**Task statement**
Every line must be returned precisely as it is written.

**Supplied information**

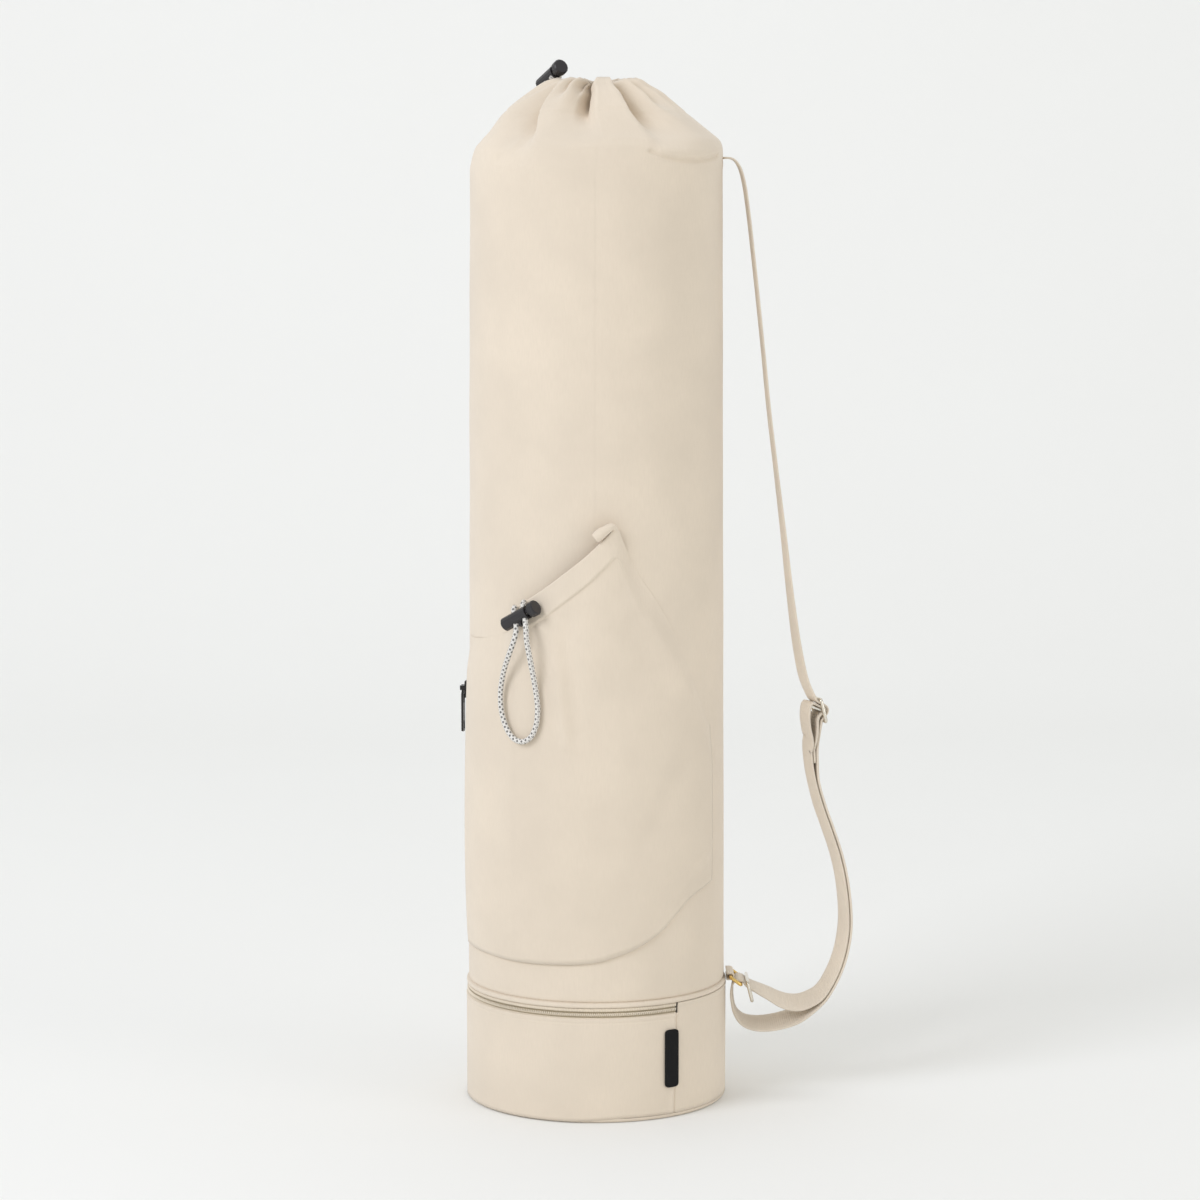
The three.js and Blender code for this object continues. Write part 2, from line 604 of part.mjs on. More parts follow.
// Columns of the pocket: the outline's own, and the tube's between them, so that flat facets don't cut into it
function pocketColumns() {
  const step = 360 / TUBE_COLUMNS;
  const angles = POCKET_OUTLINE.map((row) => row.angle);
  const first = angles[0];
  const last = angles[angles.length - 1];
  for (let angle = first; angle < last; angle += step) {
    if (angles.every((other) => Math.abs(other - angle) > 1.5)) angles.push(angle);
  }
  angles.sort((a, b) => a - b);
  const value = (angle, column) => readTable(POCKET_OUTLINE, 'angle', column, angle);
  return angles.map((angle) => ({
    angle,
    bottom: value(angle, 'bottom'),
    top: value(angle, 'top'),
    lift: value(angle, 'lift'),
    belly: value(angle, 'belly'),
    hem: value(angle, 'hem'),
  }));
}

function makePocket() {
  const bodyRows = 6;
  const outer = [];
  const inner = [];
  for (const column of pocketColumns()) {
    const bottom = column.bottom * POCKET_TOP;
    const top = column.top * POCKET_TOP;
    const hemStep = 0.8;
    const heights = Array.from({ length: bodyRows }, (_, i) =>
      lerp(bottom, top - HEM_WIDTH - hemStep, i / (bodyRows - 1)));
    heights.push(top - HEM_WIDTH, top);
    const outerColumn = [];
    const innerColumn = [];
    heights.forEach((height, j) => {
      const share = (height - bottom) / (top - bottom);
      const gap = POCKET_GAP + POCKET_STANDOFF * column.lift * smoothstep(share, 0.45, 1)
        + POCKET_BELLY * column.belly * Math.sin(Math.PI * share ** 0.8);
      const inHem = j >= bodyRows ? column.hem : 0;
      const radius = tubeRadius(height) + gap;
      innerColumn.push(onBag(column.angle, radius, height));
      outerColumn.push(onBag(column.angle, radius + lerp(CLOTH, HEM_THICKNESS, inHem), height));
    });
    outer.push(outerColumn);
    inner.push(innerColumn);
  }
  return sheetSolid(outer, inner);
}

// Cord locks, drawn with the axis along +X from the closed end to the button, the cords crossing along Y
const LOCK_LENGTH = LOCK_SLEEVE_LENGTH + LOCK_STROKE + CLEARANCE + LOCK_HEAD_LENGTH;
const LOCK_HOLES = [LOCK_FIRST_HOLE, LOCK_FIRST_HOLE + LOCK_HOLE_SPACING];
const LOCK_MIDDLE = (LOCK_HOLES[0] + LOCK_HOLES[1]) / 2;
const HOLE_RADIUS = CORD_DIAMETER / 2 + CLEARANCE * 1.7;

function latheAlongX(profile, sides) {
  const geometry = new THREE.LatheGeometry(profile.map(([x, r]) => new THREE.Vector2(r, x)), sides);
  geometry.rotateZ(-Math.PI / 2);
  return facingOut(geometry);
}

function makeLockSleeve() {
  const bore = LOCK_RADIUS - LOCK_WALL;
  const bevel = 0.9;
  const endWall = 1.8;
  const cup = latheAlongX([
    [0, 0], [0, LOCK_RADIUS - bevel], [bevel, LOCK_RADIUS], [LOCK_SLEEVE_LENGTH, LOCK_RADIUS],
    [LOCK_SLEEVE_LENGTH, bore], [endWall, bore], [endWall, 0]], 14);
  const eyelet = new THREE.BoxGeometry(2, 3, 2.2);
  eyelet.translate(LOCK_MIDDLE, -LOCK_RADIUS - 1, 0);
  let solid = toManifold(cup).add(toManifold(eyelet));
  const far = LOCK_RADIUS * 2;
  for (const hole of LOCK_HOLES) {
    const from = new THREE.Vector3(hole, -far, 0);
    const to = new THREE.Vector3(hole, far, 0);
    solid = solid.subtract(toManifold(barGeometry(from, to, HOLE_RADIUS, 12)));
  }
  return fromManifold(solid);
}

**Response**
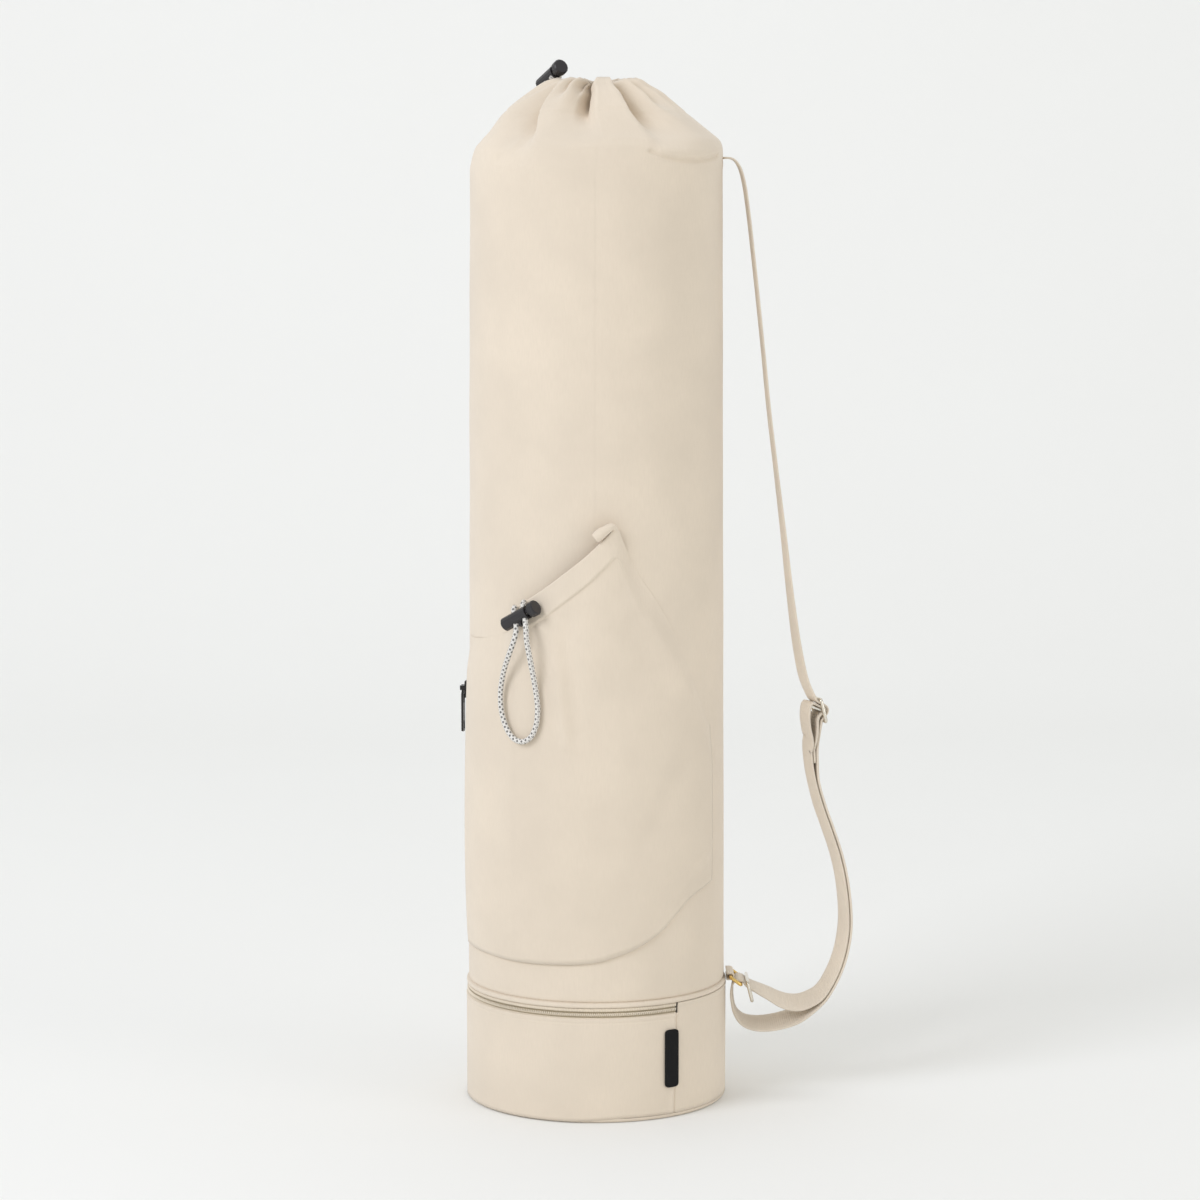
The three.js and Blender code for this object continues. Write part 2, from line 604 of part.mjs on. More parts follow.
// Columns of the pocket: the outline's own, and the tube's between them, so that flat facets don't cut into it
function pocketColumns() {
  const step = 360 / TUBE_COLUMNS;
  const angles = POCKET_OUTLINE.map((row) => row.angle);
  const first = angles[0];
  const last = angles[angles.length - 1];
  for (let angle = first; angle < last; angle += step) {
    if (angles.every((other) => Math.abs(other - angle) > 1.5)) angles.push(angle);
  }
  angles.sort((a, b) => a - b);
  const value = (angle, column) => readTable(POCKET_OUTLINE, 'angle', column, angle);
  return angles.map((angle) => ({
    angle,
    bottom: value(angle, 'bottom'),
    top: value(angle, 'top'),
    lift: value(angle, 'lift'),
    belly: value(angle, 'belly'),
    hem: value(angle, 'hem'),
  }));
}

function makePocket() {
  const bodyRows = 6;
  const outer = [];
  const inner = [];
  for (const column of pocketColumns()) {
    const bottom = column.bottom * POCKET_TOP;
    const top = column.top * POCKET_TOP;
    const hemStep = 0.8;
    const heights = Array.from({ length: bodyRows }, (_, i) =>
      lerp(bottom, top - HEM_WIDTH - hemStep, i / (bodyRows - 1)));
    heights.push(top - HEM_WIDTH, top);
    const outerColumn = [];
    const innerColumn = [];
    heights.forEach((height, j) => {
      const share = (height - bottom) / (top - bottom);
      const gap = POCKET_GAP + POCKET_STANDOFF * column.lift * smoothstep(share, 0.45, 1)
        + POCKET_BELLY * column.belly * Math.sin(Math.PI * share ** 0.8);
      const inHem = j >= bodyRows ? column.hem : 0;
      const radius = tubeRadius(height) + gap;
      innerColumn.push(onBag(column.angle, radius, height));
      outerColumn.push(onBag(column.angle, radius + lerp(CLOTH, HEM_THICKNESS, inHem), height));
    });
    outer.push(outerColumn);
    inner.push(innerColumn);
  }
  return sheetSolid(outer, inner);
}

// Cord locks, drawn with the axis along +X from the closed end to the button, the cords crossing along Y
const LOCK_LENGTH = LOCK_SLEEVE_LENGTH + LOCK_STROKE + CLEARANCE + LOCK_HEAD_LENGTH;
const LOCK_HOLES = [LOCK_FIRST_HOLE, LOCK_FIRST_HOLE + LOCK_HOLE_SPACING];
const LOCK_MIDDLE = (LOCK_HOLES[0] + LOCK_HOLES[1]) / 2;
const HOLE_RADIUS = CORD_DIAMETER / 2 + CLEARANCE * 1.7;

function latheAlongX(profile, sides) {
  const geometry = new THREE.LatheGeometry(profile.map(([x, r]) => new THREE.Vector2(r, x)), sides);
  geometry.rotateZ(-Math.PI / 2);
  return facingOut(geometry);
}

function makeLockSleeve() {
  const bore = LOCK_RADIUS - LOCK_WALL;
  const bevel = 0.9;
  const endWall = 1.8;
  const cup = latheAlongX([
    [0, 0], [0, LOCK_RADIUS - bevel], [bevel, LOCK_RADIUS], [LOCK_SLEEVE_LENGTH, LOCK_RADIUS],
    [LOCK_SLEEVE_LENGTH, bore], [endWall, bore], [endWall, 0]], 14);
  const eyelet = new THREE.BoxGeometry(2, 3, 2.2);
  eyelet.translate(LOCK_MIDDLE, -LOCK_RADIUS - 1, 0);
  let solid = toManifold(cup).add(toManifold(eyelet));
  const far = LOCK_RADIUS * 2;
  for (const hole of LOCK_HOLES) {
    const from = new THREE.Vector3(hole, -far, 0);
    const to = new THREE.Vector3(hole, far, 0);
    solid = solid.subtract(toManifold(barGeometry(from, to, HOLE_RADIUS, 12)));
  }
  return fromManifold(solid);
}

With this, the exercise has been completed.